# [WHAT YOU ARE ASKED TO DO]
Find each line holding "bending" and copy it out.

# [INPUT RECORDS]
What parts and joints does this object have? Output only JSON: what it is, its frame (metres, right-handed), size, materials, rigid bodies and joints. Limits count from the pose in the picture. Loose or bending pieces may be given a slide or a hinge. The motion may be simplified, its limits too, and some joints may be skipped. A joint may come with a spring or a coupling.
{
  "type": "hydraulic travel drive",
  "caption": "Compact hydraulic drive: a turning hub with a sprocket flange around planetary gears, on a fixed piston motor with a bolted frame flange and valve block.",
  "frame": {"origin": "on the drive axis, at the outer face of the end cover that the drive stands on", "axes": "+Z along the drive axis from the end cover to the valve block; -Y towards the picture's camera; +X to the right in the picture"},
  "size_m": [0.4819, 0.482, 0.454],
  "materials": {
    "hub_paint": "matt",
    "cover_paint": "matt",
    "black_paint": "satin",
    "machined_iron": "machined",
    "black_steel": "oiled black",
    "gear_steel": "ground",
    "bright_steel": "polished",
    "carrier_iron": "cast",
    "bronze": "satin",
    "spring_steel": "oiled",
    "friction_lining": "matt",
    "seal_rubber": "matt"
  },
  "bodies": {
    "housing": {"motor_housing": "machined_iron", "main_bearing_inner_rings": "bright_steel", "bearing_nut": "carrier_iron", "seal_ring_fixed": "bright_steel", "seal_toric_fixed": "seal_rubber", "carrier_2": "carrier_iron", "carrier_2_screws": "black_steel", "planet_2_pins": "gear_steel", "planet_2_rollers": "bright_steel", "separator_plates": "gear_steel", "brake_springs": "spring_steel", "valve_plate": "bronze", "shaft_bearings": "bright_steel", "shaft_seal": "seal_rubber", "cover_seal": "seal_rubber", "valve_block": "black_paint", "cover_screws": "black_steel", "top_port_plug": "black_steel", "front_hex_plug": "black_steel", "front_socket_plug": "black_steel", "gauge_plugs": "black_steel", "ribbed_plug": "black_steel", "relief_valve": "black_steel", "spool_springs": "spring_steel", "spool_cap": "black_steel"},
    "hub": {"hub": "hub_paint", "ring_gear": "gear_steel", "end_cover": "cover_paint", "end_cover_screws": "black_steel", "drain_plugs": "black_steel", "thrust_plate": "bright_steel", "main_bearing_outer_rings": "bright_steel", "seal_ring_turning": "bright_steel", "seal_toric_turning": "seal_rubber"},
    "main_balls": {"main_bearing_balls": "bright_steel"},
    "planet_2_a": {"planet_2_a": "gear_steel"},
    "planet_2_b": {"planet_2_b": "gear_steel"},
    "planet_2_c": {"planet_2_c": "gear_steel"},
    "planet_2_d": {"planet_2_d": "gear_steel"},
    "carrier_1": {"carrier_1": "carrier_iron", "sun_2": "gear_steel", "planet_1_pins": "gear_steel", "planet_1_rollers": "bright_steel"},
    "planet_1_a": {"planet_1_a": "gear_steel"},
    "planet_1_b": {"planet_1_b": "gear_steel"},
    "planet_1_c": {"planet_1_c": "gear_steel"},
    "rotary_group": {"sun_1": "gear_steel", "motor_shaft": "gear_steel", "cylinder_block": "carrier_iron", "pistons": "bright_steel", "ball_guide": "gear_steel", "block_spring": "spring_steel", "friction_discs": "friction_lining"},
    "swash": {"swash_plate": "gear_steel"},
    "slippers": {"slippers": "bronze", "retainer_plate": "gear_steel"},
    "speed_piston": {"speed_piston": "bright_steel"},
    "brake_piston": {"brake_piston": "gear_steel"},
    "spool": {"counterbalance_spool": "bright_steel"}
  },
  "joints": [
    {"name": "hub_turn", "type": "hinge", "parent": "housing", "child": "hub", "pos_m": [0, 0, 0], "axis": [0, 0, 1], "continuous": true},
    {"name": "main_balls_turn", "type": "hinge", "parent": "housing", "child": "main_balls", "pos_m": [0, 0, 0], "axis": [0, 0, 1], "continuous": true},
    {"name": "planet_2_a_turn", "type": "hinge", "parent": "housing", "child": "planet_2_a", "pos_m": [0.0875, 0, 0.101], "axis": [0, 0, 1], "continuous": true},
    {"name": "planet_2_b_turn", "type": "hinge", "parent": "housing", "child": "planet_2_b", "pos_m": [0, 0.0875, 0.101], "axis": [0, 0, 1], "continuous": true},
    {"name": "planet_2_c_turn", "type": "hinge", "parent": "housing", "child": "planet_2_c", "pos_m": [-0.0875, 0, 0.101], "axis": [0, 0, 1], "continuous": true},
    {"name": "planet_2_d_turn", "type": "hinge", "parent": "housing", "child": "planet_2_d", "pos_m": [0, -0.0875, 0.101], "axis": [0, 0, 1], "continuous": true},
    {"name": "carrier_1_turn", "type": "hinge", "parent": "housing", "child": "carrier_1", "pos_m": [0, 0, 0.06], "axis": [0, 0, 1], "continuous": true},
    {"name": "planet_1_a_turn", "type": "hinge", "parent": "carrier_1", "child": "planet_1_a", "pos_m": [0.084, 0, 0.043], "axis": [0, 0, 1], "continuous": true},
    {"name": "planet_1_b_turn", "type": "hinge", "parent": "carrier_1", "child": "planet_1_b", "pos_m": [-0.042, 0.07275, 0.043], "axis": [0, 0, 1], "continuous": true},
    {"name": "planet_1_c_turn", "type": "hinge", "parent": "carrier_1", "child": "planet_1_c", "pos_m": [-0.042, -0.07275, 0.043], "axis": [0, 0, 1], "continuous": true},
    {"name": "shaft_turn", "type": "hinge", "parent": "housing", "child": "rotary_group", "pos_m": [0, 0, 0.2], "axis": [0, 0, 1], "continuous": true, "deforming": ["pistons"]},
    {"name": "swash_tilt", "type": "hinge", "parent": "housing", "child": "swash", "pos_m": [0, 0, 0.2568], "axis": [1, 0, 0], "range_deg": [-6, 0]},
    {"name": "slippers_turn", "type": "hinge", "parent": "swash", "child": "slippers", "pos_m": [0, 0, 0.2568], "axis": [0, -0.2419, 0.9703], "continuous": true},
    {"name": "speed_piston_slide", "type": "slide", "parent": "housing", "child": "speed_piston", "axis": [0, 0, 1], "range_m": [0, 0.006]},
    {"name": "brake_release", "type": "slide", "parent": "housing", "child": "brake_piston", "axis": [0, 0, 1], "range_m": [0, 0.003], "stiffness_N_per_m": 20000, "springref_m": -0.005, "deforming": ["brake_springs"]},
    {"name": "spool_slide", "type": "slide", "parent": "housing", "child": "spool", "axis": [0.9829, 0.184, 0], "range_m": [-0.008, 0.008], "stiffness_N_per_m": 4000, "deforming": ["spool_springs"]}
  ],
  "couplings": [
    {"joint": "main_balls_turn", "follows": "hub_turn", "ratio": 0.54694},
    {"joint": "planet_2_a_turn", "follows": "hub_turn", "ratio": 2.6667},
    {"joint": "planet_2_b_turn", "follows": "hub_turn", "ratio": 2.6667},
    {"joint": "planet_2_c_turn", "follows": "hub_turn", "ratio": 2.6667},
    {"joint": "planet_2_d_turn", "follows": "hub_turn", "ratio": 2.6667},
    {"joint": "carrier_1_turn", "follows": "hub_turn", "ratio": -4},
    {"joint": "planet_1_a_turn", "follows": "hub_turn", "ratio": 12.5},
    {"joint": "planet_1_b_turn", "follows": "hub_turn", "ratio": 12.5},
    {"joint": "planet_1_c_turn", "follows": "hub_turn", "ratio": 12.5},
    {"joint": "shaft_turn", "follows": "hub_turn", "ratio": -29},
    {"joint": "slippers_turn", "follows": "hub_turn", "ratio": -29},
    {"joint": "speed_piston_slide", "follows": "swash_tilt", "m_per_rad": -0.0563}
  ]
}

...

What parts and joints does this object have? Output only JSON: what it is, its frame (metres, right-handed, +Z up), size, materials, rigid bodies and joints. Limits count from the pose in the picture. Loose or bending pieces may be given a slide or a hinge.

==

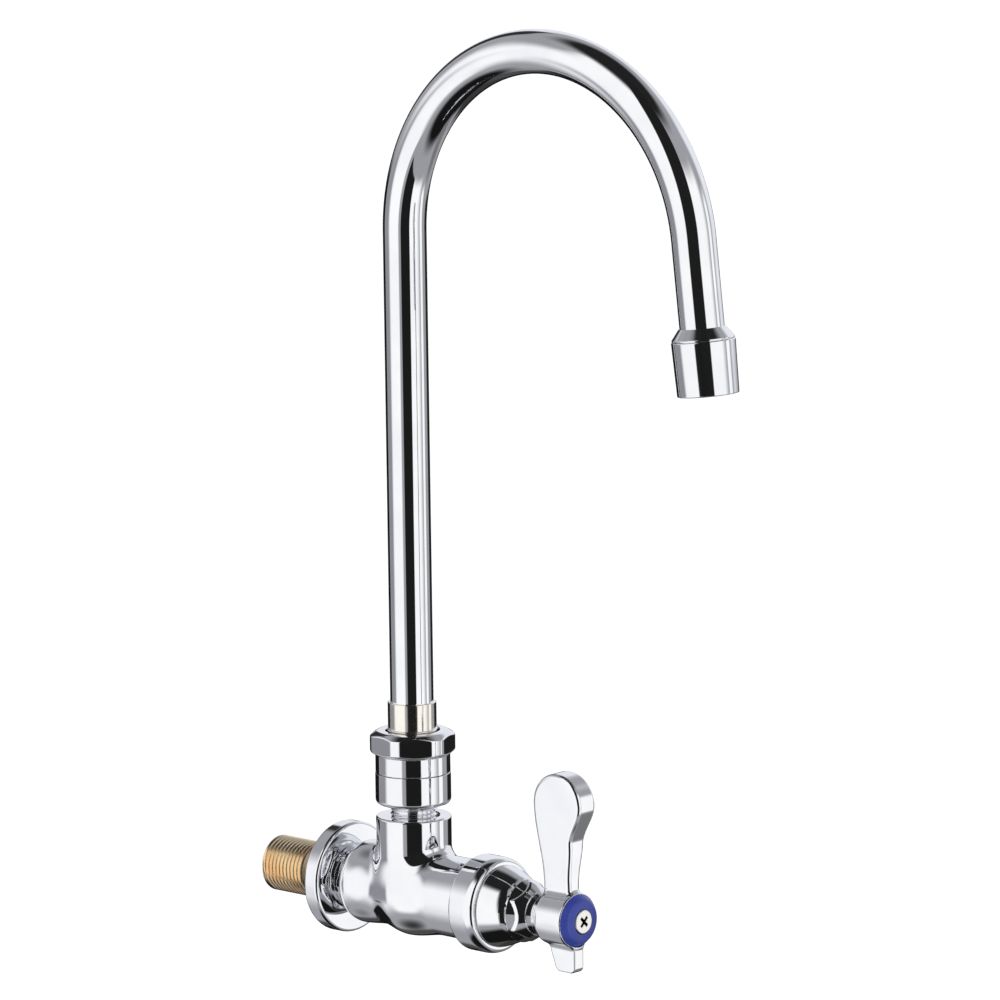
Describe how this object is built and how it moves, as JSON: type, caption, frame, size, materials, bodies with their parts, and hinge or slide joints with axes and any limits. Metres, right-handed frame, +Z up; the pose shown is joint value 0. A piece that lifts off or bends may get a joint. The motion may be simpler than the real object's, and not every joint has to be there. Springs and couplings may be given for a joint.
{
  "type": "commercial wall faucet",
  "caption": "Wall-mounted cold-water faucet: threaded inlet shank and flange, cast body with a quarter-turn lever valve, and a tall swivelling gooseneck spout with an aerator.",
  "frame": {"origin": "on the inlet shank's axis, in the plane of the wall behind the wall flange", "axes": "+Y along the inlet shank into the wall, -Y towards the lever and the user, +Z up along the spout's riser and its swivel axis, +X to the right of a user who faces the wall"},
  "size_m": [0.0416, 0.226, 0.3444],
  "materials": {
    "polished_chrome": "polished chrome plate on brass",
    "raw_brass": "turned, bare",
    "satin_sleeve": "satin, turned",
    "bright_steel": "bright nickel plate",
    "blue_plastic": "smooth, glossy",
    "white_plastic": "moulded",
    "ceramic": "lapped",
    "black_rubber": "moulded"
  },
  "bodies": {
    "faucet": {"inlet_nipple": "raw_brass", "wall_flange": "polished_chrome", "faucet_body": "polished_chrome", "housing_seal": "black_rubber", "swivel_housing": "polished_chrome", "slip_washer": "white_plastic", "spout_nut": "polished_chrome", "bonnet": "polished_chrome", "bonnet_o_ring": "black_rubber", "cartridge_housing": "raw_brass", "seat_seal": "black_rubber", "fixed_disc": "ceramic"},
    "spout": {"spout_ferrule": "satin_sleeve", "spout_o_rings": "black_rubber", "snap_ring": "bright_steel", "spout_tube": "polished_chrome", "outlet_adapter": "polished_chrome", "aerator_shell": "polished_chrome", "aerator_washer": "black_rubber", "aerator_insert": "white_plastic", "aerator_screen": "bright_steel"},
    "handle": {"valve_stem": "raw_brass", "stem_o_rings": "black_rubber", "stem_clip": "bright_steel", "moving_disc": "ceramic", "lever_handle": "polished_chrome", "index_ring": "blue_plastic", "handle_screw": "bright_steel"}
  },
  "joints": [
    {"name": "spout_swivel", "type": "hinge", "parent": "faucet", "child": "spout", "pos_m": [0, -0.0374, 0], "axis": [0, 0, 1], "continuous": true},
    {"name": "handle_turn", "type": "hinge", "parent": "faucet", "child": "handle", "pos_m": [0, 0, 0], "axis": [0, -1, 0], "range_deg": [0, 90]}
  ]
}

# [ANSWER FOR THIS EXERCISE]
What parts and joints does this object have? Output only JSON: what it is, its frame (metres, right-handed), size, materials, rigid bodies and joints. Limits count from the pose in the picture. Loose or bending pieces may be given a slide or a hinge. The motion may be simplified, its limits too, and some joints may be skipped. A joint may come with a spring or a coupling.
What parts and joints does this object have? Output only JSON: what it is, its frame (metres, right-handed, +Z up), size, materials, rigid bodies and joints. Limits count from the pose in the picture. Loose or bending pieces may be given a slide or a hinge.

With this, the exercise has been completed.